Tal como dice Bernie Sanders, el gran error del Partido Demócrata fue que abandonó su esencia, en ser un crítico permanente del sistema, en la identificación con la clase trabajadora y sus causas, tal como debe ser todo partido de izquierdas. Por el contrario, los demócratas fueron la administración del statu quo. Ese fue el espacio inocupado que preciosamente se le dejó a Trump y a sus seguidores. Ahí, su campaña la llenó de miedo y mentiras, y queda claro que no hay nada más movilizador que el miedo y las mentiras. Eso quedó probado, así como antes lo hizo Milei, Bolsonaro, Bukele y quiere copiar Kast en Chile.

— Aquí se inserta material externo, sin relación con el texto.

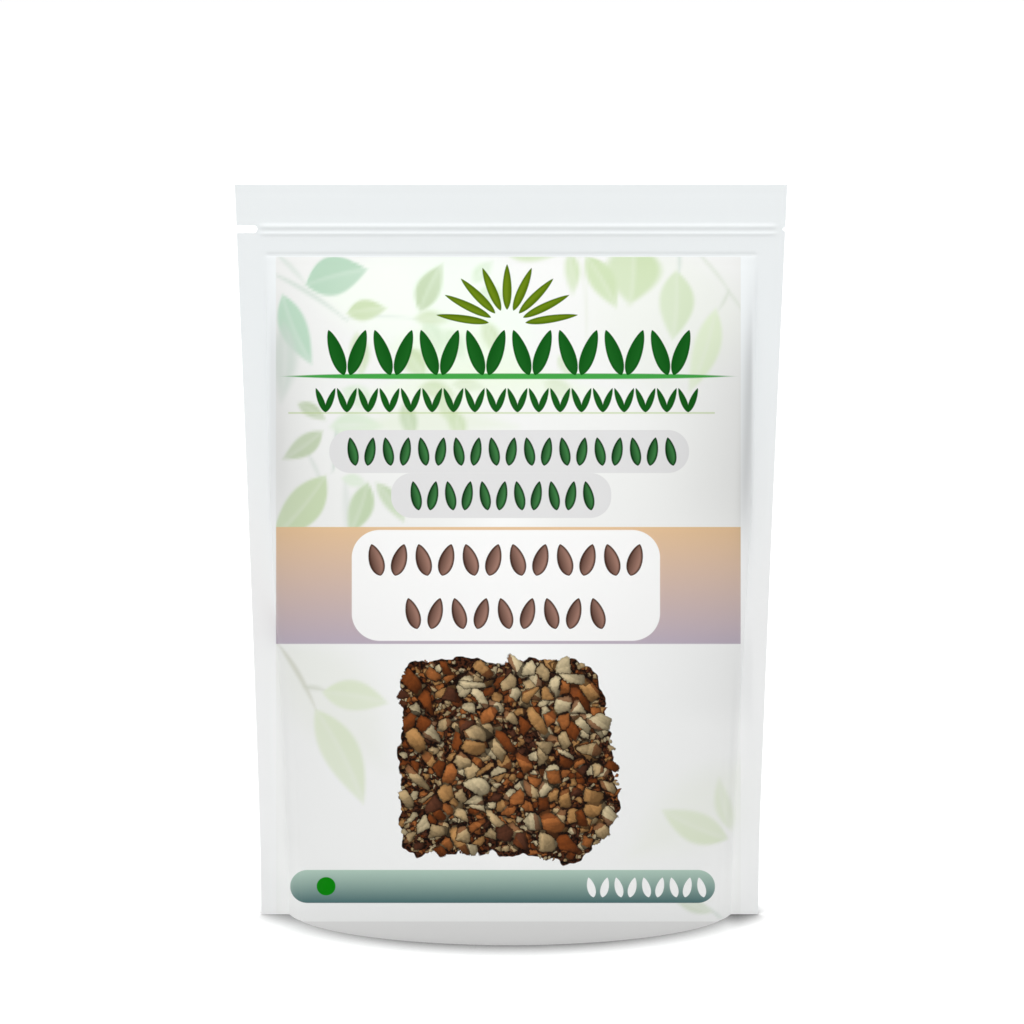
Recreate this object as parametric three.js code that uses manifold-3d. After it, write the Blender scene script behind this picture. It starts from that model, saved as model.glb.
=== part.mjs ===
// A filled, shut stand-up pouch of heat-sealed film, in millimetres.
// It stands on its opened-out bottom gusset, front towards -Y, +X to the viewer's right,
// +Z up, with the origin on the floor under the middle of the pouch.
// The side seals and the header are flat films welded together; between them the contents
// push the front and back films out, most of all in the lower half.

import * as THREE from 'three';
import { mergeVertices } from 'three/addons/utils/BufferGeometryUtils.js';
import Module from 'manifold-3d';

// Pouch as it stands
const HEIGHT = 317;            // floor to the top edge
const HALF_WIDTH_TOP = 115;    // outer edge at the header: a 230 mm wide flat pouch
const HALF_WIDTH_FOOT = 108.3; // outer edge near the floor, drawn in by the opened gusset
const DRAW_IN_START = 30;      // below this height the outer edges run straight down
const FOOT_LEAN = -0.6;        // the feet stand this far to the left of the header's middle
const DRAW_IN_CURVE = 1.15;    // 1 would make the drawn-in outer edges straight

// Filled body between the side seals
const SHOULDER = 286.6;          // where the films part, under the zip
const HALF_CHORD_TOP = 102.8;  // seal line to seal line, halved
const HALF_CHORD_FOOT = 96.4;
const BODY_LEAN = -0.5;        // the body is this far to the right at the floor
const SEAL_RISE = 0.8;         // share of SHOULDER over which the seal lines spread to the top's
const BODY_DEPTH = 91;         // front to back of the filled lower body
const BELLY = 2.2;             // how much more the body bulges at half height
const TUCK = 32;               // height over which the films turn in to the floor
const TUCK_IN = 3.6;           // how far they turn in: the base is 84 mm deep
const SLOPE_POWER = 2.4;       // how soon the side view reaches its full depth
const SIDE_FULLNESS = 0.55;    // plan view of the body: under 1 leaves the seal steeply
const CORNER_FLATNESS = -0.1;  // change of that fullness at the shoulder
const CORNER_REACH = 0.12;     // share of the body height over which the change fades
const SEAL_ROOT_TOP = 0.25;    // length over which the films part from a seal, in the upper half
const SEAL_ROOT_FOOT = 2.5;    // and near the feet, where they part more gently
const ROOT_HIGH = 150;
const ROOT_LOW = 40;

// Flat zones, zip and tear notches
const FLAT_HALF_THICK = 0.3;   // two welded films, halved
const ZIP_LEFT = -104.3;
const ZIP_RIGHT = 110.1;
const ZIP_LINES = [
  { height: 299.5, halfWidth: 1.4, halfThick: 0.75 },
  { height: 296.5, halfWidth: 1.0, halfThick: 0.6 },
];
const NOTCH_HEIGHT = 298.4;
const NOTCH_OPENING = 3.1;
const NOTCH_END = -105.9;
const NICK_DEPTH = 1.3;
const NICK_HALF_OPENING = 1.1;
const CUT_SPARE = 2;           // how far the cutters reach past the outer edge
const CUT_REACH = 10;          // and from front to back

// Mesh density
const BODY_COLUMNS = 34;
const TUCK_ROWS = 6;
const BODY_ROWS = 32;
const SHOULDER_CROWDING = 1.35; // over 1 crowds the rows towards the shoulder
const HEADER_ROWS = 2;
const COLUMNS = BODY_COLUMNS + 2;
const ROWS = TUCK_ROWS + BODY_ROWS + HEADER_ROWS;
const BAR_SEGMENTS = 12;
const CUT_SEGMENTS = 8;
const MERGE_DISTANCE = 1e-4;

// Share of the way up from the feet to the header
function rise(z) {
  return THREE.MathUtils.clamp((z - DRAW_IN_START) / (HEIGHT - DRAW_IN_START), 0, 1);
}

function outerEdge(side, z) {
  const half = HALF_WIDTH_FOOT + (HALF_WIDTH_TOP - HALF_WIDTH_FOOT) * rise(z) ** DRAW_IN_CURVE;
  return side * half + FOOT_LEAN * (1 - rise(z));
}

function sealLine(side, z) {
  const up = THREE.MathUtils.smoothstep(z, 0, SHOULDER * SEAL_RISE);
  const half = THREE.MathUtils.lerp(HALF_CHORD_FOOT, HALF_CHORD_TOP, up);
  return side * half + BODY_LEAN * (1 - up);
}

// Half depth of the body in its middle, as the side view shows it
function middleDepth(z) {
  if (z >= SHOULDER) return 0;
  const down = 1 - z / SHOULDER;
  const slope = 1 - (1 - down) ** SLOPE_POWER;
  const belly = BELLY * Math.sin(Math.PI * down) ** 2 * down;
  const turn = Math.max(0, 1 - z / TUCK);
  return (BODY_DEPTH / 2) * slope + belly - TUCK_IN * turn * turn;
}

// Half depth at a share u of the way from the middle (0) to a seal line (1 or -1)
function halfDepth(u, z) {
  const down = 1 - Math.min(z, SHOULDER) / SHOULDER;
  const power = SIDE_FULLNESS + CORNER_FLATNESS * Math.exp(-down / CORNER_REACH);
  const away = HALF_CHORD_TOP * (1 - Math.abs(u));
  const low = 1 - THREE.MathUtils.smoothstep(z, ROOT_LOW, ROOT_HIGH);
  const root = away / (away + THREE.MathUtils.lerp(SEAL_ROOT_TOP, SEAL_ROOT_FOOT, low));
  return FLAT_HALF_THICK + middleDepth(z) * Math.max(0, 1 - u * u) ** power * root;
}

// Heights of the mesh rows, closest together at the shoulder and at the floor
function rowHeight(row) {
  if (row <= TUCK_ROWS) return TUCK * row / TUCK_ROWS;
  const left = TUCK_ROWS + BODY_ROWS - row;
  if (left >= 0) return SHOULDER - (SHOULDER - TUCK) * (left / BODY_ROWS) ** SHOULDER_CROWDING;
  return SHOULDER - (HEIGHT - SHOULDER) * left / HEADER_ROWS;
}

// The first and last columns are the outer edges, and those next to them the seal lines
function columnShare(column) {
  return Math.sin(Math.PI * ((column - 1) / BODY_COLUMNS - 0.5));
}

function columnPlace(column, z) {
  if (column === 0) return outerEdge(-1, z);
  if (column === COLUMNS) return outerEdge(1, z);
  const middle = (sealLine(1, z) + sealLine(-1, z)) / 2;
  const half = (sealLine(1, z) - sealLine(-1, z)) / 2;
  return middle + half * columnShare(column);
}

// A box with a fine grid of faces, each vertex moved out to the pouch's surface
function pouchFilm() {
  const geometry = new THREE.BoxGeometry(2, 2, 2, COLUMNS, 1, ROWS);
  const place = geometry.attributes.position;
  for (let n = 0; n < place.count; n += 1) {
    const column = Math.round((place.getX(n) + 1) / 2 * COLUMNS);
    const row = Math.round((place.getZ(n) + 1) / 2 * ROWS);
    const face = Math.sign(place.getY(n));
    const z = rowHeight(row);
    const inSeal = column === 0 || column === COLUMNS;
    const depth = inSeal ? FLAT_HALF_THICK : halfDepth(columnShare(column), z);
    place.setXYZ(n, columnPlace(column, z), face * depth, z);
  }
  return geometry;
}

// One line of the press-to-close zip: an oval bar that stands out of both films
function zipLine({ height, halfWidth, halfThick }) {
  const section = new THREE.Shape();
  section.absellipse(0, 0, halfWidth, halfThick, 0, 2 * Math.PI);
  const length = ZIP_RIGHT - ZIP_LEFT;
  const bar = new THREE.ExtrudeGeometry(section, {
    depth: length, steps: 1, bevelEnabled: false, curveSegments: BAR_SEGMENTS,
  });
  bar.rotateY(Math.PI / 2);
  bar.translate(ZIP_LEFT, 0, height);
  return bar;
}

// A flat outline in the front view, pushed right through the films
function throughCut(outline) {
  const cut = new THREE.ExtrudeGeometry(outline, {
    depth: CUT_REACH, steps: 1, bevelEnabled: false, curveSegments: CUT_SEGMENTS,
  });
  cut.rotateX(Math.PI / 2);
  cut.translate(0, CUT_REACH / 2, 0);
  return cut;
}

// Tear notch in the left seal: a slot with a round end, open at the outer edge
function tearNotch() {
  const radius = NOTCH_OPENING / 2;
  const outside = -HALF_WIDTH_TOP - CUT_SPARE;
  const slot = new THREE.Shape();
  slot.moveTo(outside, NOTCH_HEIGHT - radius);
  slot.lineTo(NOTCH_END - radius, NOTCH_HEIGHT - radius);
  slot.absarc(NOTCH_END - radius, NOTCH_HEIGHT, radius, -Math.PI / 2, Math.PI / 2, false);
  slot.lineTo(outside, NOTCH_HEIGHT + radius);
  slot.closePath();
  return throughCut(slot);
}

// A small wedge nicked out of the right edge at the same height
function tearNick() {
  const edge = outerEdge(1, NOTCH_HEIGHT);
  const flare = NICK_HALF_OPENING * (NICK_DEPTH + CUT_SPARE) / NICK_DEPTH;
  const nick = new THREE.Shape();
  nick.moveTo(edge + CUT_SPARE, NOTCH_HEIGHT - flare);
  nick.lineTo(edge + CUT_SPARE, NOTCH_HEIGHT + flare);
  nick.lineTo(edge - NICK_DEPTH, NOTCH_HEIGHT);
  nick.closePath();
  return throughCut(nick);
}

const wasm = await Module();
wasm.setup();

function solidOf(geometry) {
  const bare = geometry.clone();
  bare.deleteAttribute('normal');
  bare.deleteAttribute('uv');
  const merged = mergeVertices(bare, MERGE_DISTANCE);
  return new wasm.Manifold(new wasm.Mesh({
    numProp: 3,
    vertProperties: new Float32Array(merged.attributes.position.array),
    triVerts: new Uint32Array(merged.index.array),
  }));
}

function geometryOf(solid) {
  const mesh = solid.getMesh();
  const geometry = new THREE.BufferGeometry();
  geometry.setAttribute('position', new THREE.BufferAttribute(mesh.vertProperties, 3));
  geometry.setIndex(new THREE.BufferAttribute(mesh.triVerts, 1));
  geometry.computeVertexNormals();
  return geometry;
}

let pouchSolid = solidOf(pouchFilm());
for (const line of ZIP_LINES) pouchSolid = pouchSolid.add(solidOf(zipLine(line)));
pouchSolid = pouchSolid.subtract(solidOf(tearNotch())).subtract(solidOf(tearNick()));

const whiteFilm = new THREE.MeshStandardMaterial({
  color: 0xe9edee, roughness: 0.35, metalness: 0,
});
const pouch = new THREE.Mesh(geometryOf(pouchSolid), whiteFilm);
pouch.name = 'pouch';

const group = new THREE.Group();
group.add(pouch);
export default group;
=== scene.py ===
"""Looks of the filled stand-up pouch: printed film, seals, zip lines and gusset, with its light and camera.

Lengths are written in millimetres and become metres where a mesh is made.
"""

import math

import bmesh
import bpy
import numpy as np
from mathutils import Matrix, Vector


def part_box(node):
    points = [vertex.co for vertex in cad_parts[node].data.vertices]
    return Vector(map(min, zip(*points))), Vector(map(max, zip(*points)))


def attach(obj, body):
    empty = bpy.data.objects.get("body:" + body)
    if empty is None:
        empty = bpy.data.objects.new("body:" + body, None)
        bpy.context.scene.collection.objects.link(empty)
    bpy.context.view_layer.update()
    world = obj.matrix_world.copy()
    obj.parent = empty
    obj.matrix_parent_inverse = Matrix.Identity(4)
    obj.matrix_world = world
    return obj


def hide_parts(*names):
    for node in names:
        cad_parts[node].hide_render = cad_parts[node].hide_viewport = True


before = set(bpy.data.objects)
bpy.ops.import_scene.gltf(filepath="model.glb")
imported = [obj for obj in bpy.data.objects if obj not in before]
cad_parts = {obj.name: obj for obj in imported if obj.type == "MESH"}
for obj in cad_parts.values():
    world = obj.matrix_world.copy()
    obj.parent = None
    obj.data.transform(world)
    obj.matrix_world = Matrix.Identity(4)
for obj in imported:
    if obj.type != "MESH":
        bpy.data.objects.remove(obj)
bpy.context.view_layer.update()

MM = 0.001
POUCH_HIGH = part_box("pouch")[1] / MM

# The pouch as it stands, the same shape as its solid
HEIGHT = POUCH_HIGH.z
HALF_WIDTH_TOP = POUCH_HIGH.x
HALF_WIDTH_FOOT = 108.3
# The outer edges draw in from the header down to this height, and run straight down below it
DRAW_IN_START = 30.0
DRAW_IN_CURVE = 1.15
# x of the middle between the feet, next to the header's
FOOT_LEAN = -0.6
# Filled body: where the films part, and its width from seal line to seal line, halved
SHOULDER = 286.6
HALF_CHORD_TOP = 102.8
HALF_CHORD_FOOT = 96.4
# Share of SHOULDER over which the seal lines spread to the top's, and x of the body's middle at the floor
SEAL_RISE = 0.8
BODY_LEAN = -0.5
# Depth from front to back, how much more it bulges at half height, and how the films turn in to the floor
BODY_DEPTH = 91.0
BELLY = 2.2
TUCK = 32.0
TUCK_IN = 3.6
SLOPE_POWER = 2.4
# Plan view of the body: under 1 leaves the seal steeply, and steeper still near the shoulder
SIDE_FULLNESS = 0.55
CORNER_FLATNESS = -0.1
CORNER_REACH = 0.12
FLAT_HALF_THICK = 0.3
# Length over which the film leaves the seal, above ROOT_HIGH and below ROOT_LOW
SEAL_ROOT_TOP = 0.25
SEAL_ROOT_FOOT = 2.5
ROOT_HIGH = 150.0
ROOT_LOW = 40.0
# Level lines pressed into the film: height, half width, how far it stands out
ZIP_LINES = ((299.5, 1.0, 0.28), (296.5, 0.75, 0.22))
HEM_LINES = ((313.1, 0.5, -0.05),)
BODY_LINES = ((287.7, 0.8, -0.2), (283.4, 0.7, -0.05))
# Ends of the zip lines, and of the body lines beside the place of the seal line
ZIP_LEFT = -104.3
ZIP_RIGHT = 110.1
ZIP_END_FADE = 0.6
BODY_LINES_SHORT = 2.0
BODY_LINES_PAST = 1.0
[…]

Ahora se abre un mundo de incertidumbre en Estados Unidos (y claramente en el planeta). Así como durante la campaña, hoy tampoco hay claridad de lo que se viene. Sólo especulaciones que se hacen a partir de los posibles cuadros con los que espera ocuparán los puestos del Estado (y en donde se presume sectores radicales tomarán primera línea sólo para asentir en sus deseos y sin real capacidad de detenerlo). Los más pesimistas ven cómo se abre en la principal democracia del mundo, el escenario para el desarrollo de un autoritarismo muy cercano al que construye su aliado Putin.

Ante un contexto nada de optimista para humanistas, ecologistas, socialistas y todo tipo de progresistas, sólo queda aprender de lo que se está viviendo. Por ejemplo, no olvidar que la principal tarea de las izquierdas es estar del lado de los que más sufren con el sistema, con éste o cualquiera, y que el esfuerzo debe estar en poner la intención para identificarse realmente con sus demandas y su vivir cotidiano. Sobre todo identificarse con su «sentir», con sus rabias, pero también con sus esperanzas y su fe en el futuro (Kamala no conectó con eso). Ese debe ser el propósito. Se vienen días complejos, pero en la Roma de nuestros días queda claro sobre todo eso: que Trump ya dejó de ser sólo una inofensiva anomalía.